§ Requirements
Print the lines of the data, starting with the first, up to and including the line where "UP = Vector((0, 0, 1))" appears.

§ Materials provided
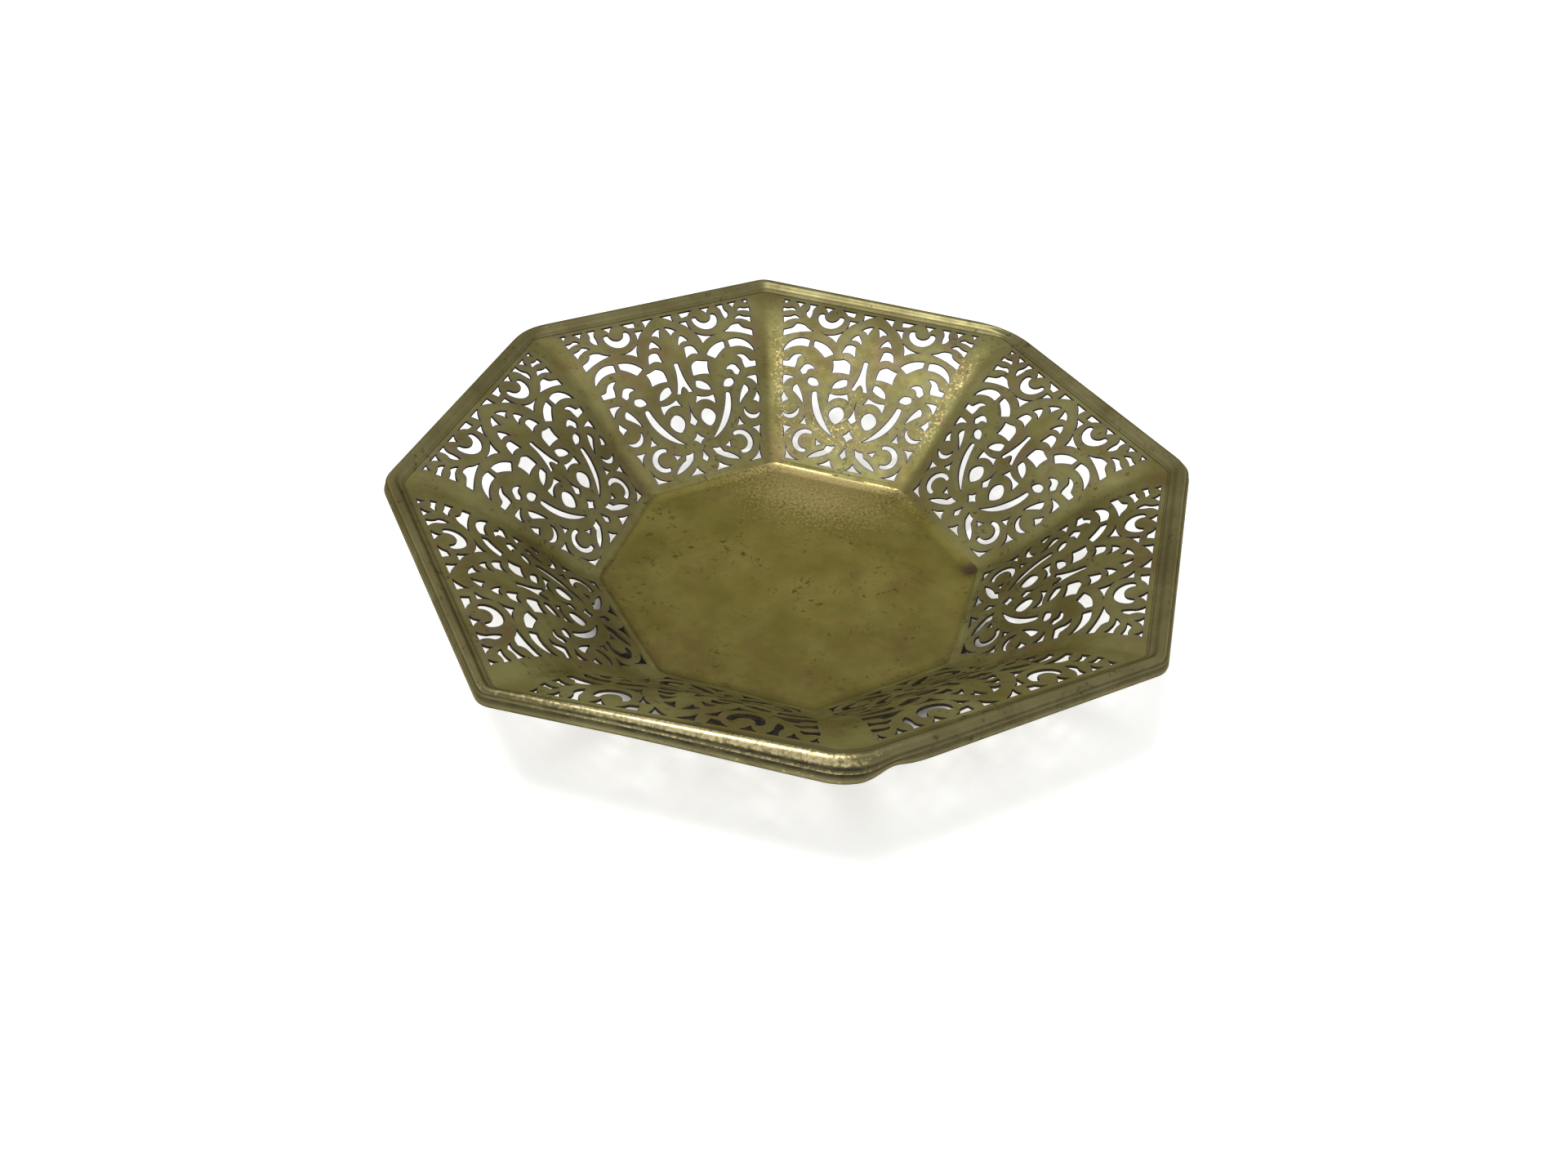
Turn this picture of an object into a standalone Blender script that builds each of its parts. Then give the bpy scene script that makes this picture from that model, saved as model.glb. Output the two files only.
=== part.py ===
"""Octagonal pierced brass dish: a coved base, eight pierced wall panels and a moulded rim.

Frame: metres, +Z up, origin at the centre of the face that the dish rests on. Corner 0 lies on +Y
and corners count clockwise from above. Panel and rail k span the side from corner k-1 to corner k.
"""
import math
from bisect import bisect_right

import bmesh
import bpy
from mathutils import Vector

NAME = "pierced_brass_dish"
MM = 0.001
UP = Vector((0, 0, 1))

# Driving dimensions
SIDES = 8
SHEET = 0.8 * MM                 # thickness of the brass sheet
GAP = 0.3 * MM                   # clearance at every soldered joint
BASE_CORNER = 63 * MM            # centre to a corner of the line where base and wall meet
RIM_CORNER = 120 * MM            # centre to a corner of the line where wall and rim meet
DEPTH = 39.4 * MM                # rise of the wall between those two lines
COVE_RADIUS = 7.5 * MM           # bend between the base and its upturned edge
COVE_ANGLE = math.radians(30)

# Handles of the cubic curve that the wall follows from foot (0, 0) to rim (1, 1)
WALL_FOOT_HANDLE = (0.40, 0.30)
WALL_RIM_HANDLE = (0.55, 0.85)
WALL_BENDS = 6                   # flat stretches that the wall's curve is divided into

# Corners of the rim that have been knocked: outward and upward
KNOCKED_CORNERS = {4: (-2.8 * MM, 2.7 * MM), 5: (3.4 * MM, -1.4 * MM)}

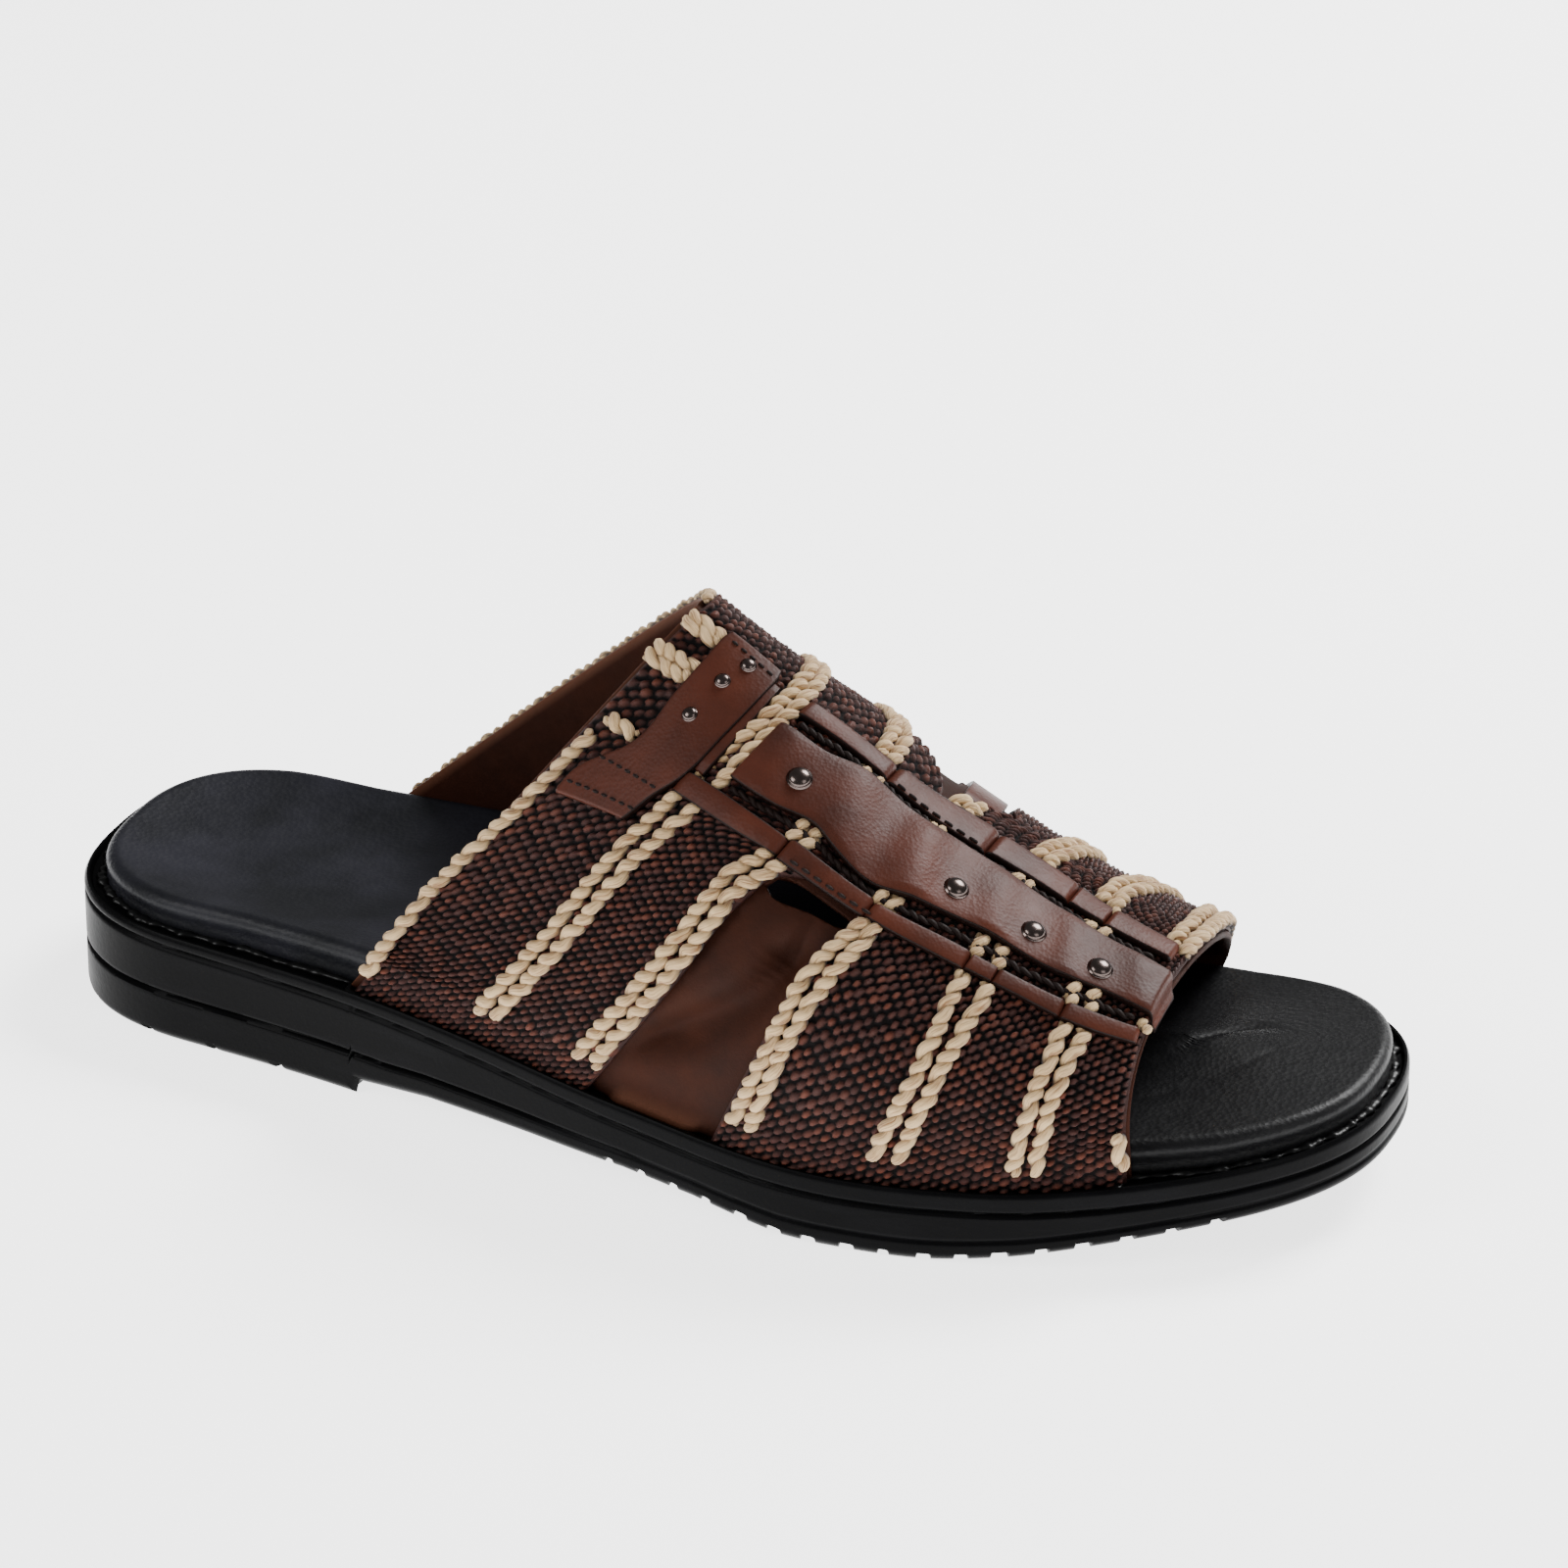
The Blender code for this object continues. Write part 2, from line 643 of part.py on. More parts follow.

§ Solution for this task
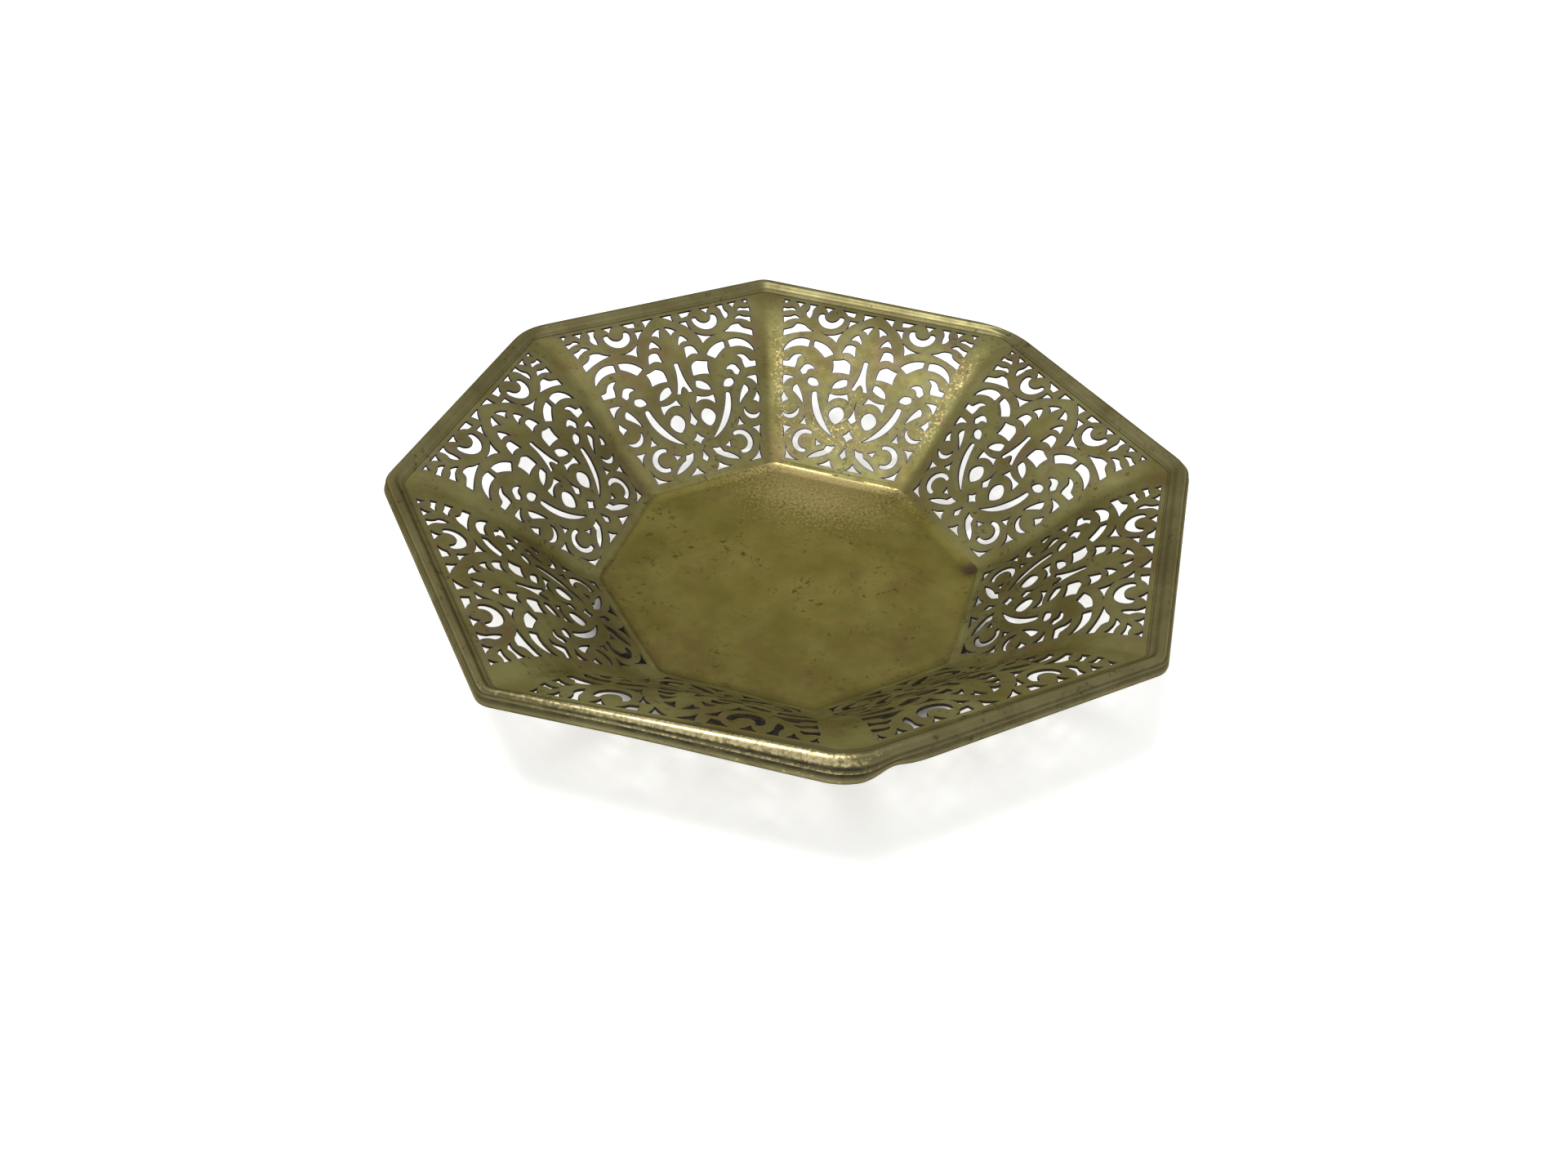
Turn this picture of an object into a standalone Blender script that builds each of its parts. Then give the bpy scene script that makes this picture from that model, saved as model.glb. Output the two files only.
=== part.py ===
"""Octagonal pierced brass dish: a coved base, eight pierced wall panels and a moulded rim.

Frame: metres, +Z up, origin at the centre of the face that the dish rests on. Corner 0 lies on +Y
and corners count clockwise from above. Panel and rail k span the side from corner k-1 to corner k.
"""
import math
from bisect import bisect_right

import bmesh
import bpy
from mathutils import Vector

NAME = "pierced_brass_dish"
MM = 0.001
UP = Vector((0, 0, 1))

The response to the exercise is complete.